Well, legally, according to our registration and our licensing here in Mexico, we can lend anywhere in Mexico. We started in Los Cabos. We wanted to get a foothold here and cut our teeth, if you will, and try to get efficient and proficient before taking it out to the rest of the market. But we are now growing into all of Mexico, we've closed loans in many different areas, and legally, like I said, we're permitted to do business anywhere. Right now, we're heavily focused in obviously the Los Cabos, we're over in the Yucatan, we're in Puerto Vallarta. We've done some CDMX stuff. We've done a lot of business over in San Miguel de Allende, so we can really go anywhere in the country.

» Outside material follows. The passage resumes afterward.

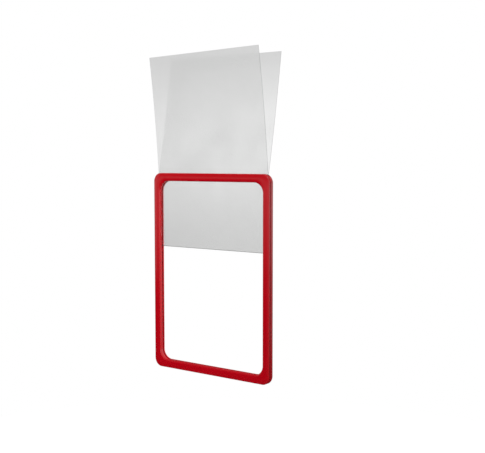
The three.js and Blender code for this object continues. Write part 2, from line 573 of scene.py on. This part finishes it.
def makeLamp(name, lamp):
    data = bpy.data.lights.new(name, "AREA")
    data.shape = "RECTANGLE"
    data.size, data.size_y = lamp["size"]
    data.energy = lamp["radiance"] * math.pi * data.size * data.size_y
    data.spread = math.radians(lamp.get("spread", 180))
    made = bpy.data.objects.new(name, data)
    scene.collection.objects.link(made)
    made.location = lamp["at"]
    middle = (0, 0, (cadBox[0][2] + cadBox[1][2]) / 2)
    aim = Vector(lamp.get("aim", middle)) - made.location
    made.rotation_euler = aim.to_track_quat("-Z", "Y").to_euler()
    made.visible_camera = False
    made.visible_transmission = False
    made.visible_glossy = lamp["glossy"]


# strengths of the room's light, by the direction looked in: X runs from left to right, and Z is
# the sine of the angle above level
room = {
    "ambientBelow": 0.06,
    "ambientAbove": 0.58,
    "mirroredLow": (0.0, 0.6),  # what gloss mirrors well below eye level, to the left and the right
    "mirroredLevel": (0.48, 1.6),  # at eye level
    "mirroredAbove": (0.1, 1.1),
    "mirroredAcross": (-0.55, 0.4),  # X
    "floorEnds": (-0.27, -0.2),  # Z
    "floorDim": 0.2,
    "levelFrom": (-0.145, -0.035),  # Z
    "aboveFrom": (-0.02, 0.05),  # Z
    "glowHeight": 0.02,  # Z of the glow behind the film
    "glowReach": 0.12,
    "glowLevel": 0.95,
    "glowAway": 0.68,
    "glowFadeSide": (-0.68, -0.6),  # X where the glow fades towards the left
    "glowFaded": 0.89,
}


def makeRoom(r):
    world = bpy.data.worlds.new("studio")
    world.use_nodes = True
    scene.world = world
    nodes, links = world.node_tree.nodes, world.node_tree.links
    rays = nodes.new("ShaderNodeLightPath")
    towards = nodes.new("ShaderNodeSeparateXYZ")
    links.new(nodes.new("ShaderNodeTexCoord").outputs["Generated"], towards.inputs[0])
    across, up = towards.outputs["X"], towards.outputs["Z"]

    def light(strength):
        background = nodes.new("ShaderNodeBackground")
        background.inputs["Color"].default_value = (1, 1, 1, 1)
        if isinstance(strength, (int, float)):
            background.inputs["Strength"].default_value = strength
        else:
            links.new(strength, background.inputs["Strength"])
        return background.outputs[0]

    def choose(ray, other, mine):
        mix = nodes.new("ShaderNodeMixShader")
        links.new(rays.outputs[ray], mix.inputs["Fac"])
        links.new(other, mix.inputs[1])
        links.new(mine, mix.inputs[2])
        return mix.outputs[0]

    # gloss mirrors a room that is brightest at eye level and to the right
    low, level, above = (
        rangeOf(nodes, links, across, *r[part], *r["mirroredAcross"])
        for part in ("mirroredLow", "mirroredLevel", "mirroredAbove")
    )
    mirrored = mixValues(nodes, links, rangeOf(nodes, links, up, 0, 1, *r["levelFrom"]), low, level)
    mirrored = mixValues(nodes, links, rangeOf(nodes, links, up, 0, 1, *r["aboveFrom"]), mirrored, above)
    dim = rangeOf(nodes, links, up, r["floorDim"], 1, *r["floorEnds"])
    mirrored = mathOf(nodes, links, "MULTIPLY", mirrored, dim)
    # the backdrop behind the film has a soft glow near eye level
    away = mathOf(nodes, links, "ABSOLUTE", mathOf(nodes, links, "SUBTRACT", up, r["glowHeight"]))
    glow = rangeOf(nodes, links, away, r["glowLevel"], r["glowAway"], 0.0, r["glowReach"])
    glow.node.interpolation_type = "SMOOTHSTEP"
    side = rangeOf(nodes, links, across, r["glowFaded"], 1, *r["glowFadeSide"])
    through = mathOf(nodes, links, "MULTIPLY", glow, side)
    ambient = rangeOf(nodes, links, up, r["ambientBelow"], r["ambientAbove"], -1, 1)
    shown = choose("Is Glossy Ray", light(ambient), light(mirrored))
    shown = choose("Is Transmission Ray", shown, light(through))
    shown = choose("Is Camera Ray", shown, light(1.0))
    links.new(shown, nodes["World Output"].inputs["Surface"])


makeFloor(floorLook)
makeBlackCard(blackCard)
for lampName, lampLook in lamps.items():
    makeLamp(lampName, lampLook)
makeRoom(room)
print("studio lit")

Yeah. Good point. We get that question a lot, but I don't think we ever give that answer so broadly. But yeah, we can lend anywhere in Mexico, as long as you meet the program guidelines, which are again, minimum $250,000 loan size, so you're transacting on a property with a value of at least 350 US dollars, all the way up to two and a half million loan size. Theoretically, no cap on the upper limit of the property value. US citizen only, credit score 700 plus, or US permanent resident, I should say, US citizen or US permanent resident only, credit score 700 plus. And then a legal closing in the eyes of Mexican law is required for MoXi to fund.


Great points. Thank you, Chris. I think that covers some of our frequently asked questions for now, but I super appreciate you being here. Thanks for all the great work that you do with the MoXi team and for our customers and real estate agent partners. And look forward to seeing you again soon.


Yeah, thank you so much. It's my pleasure.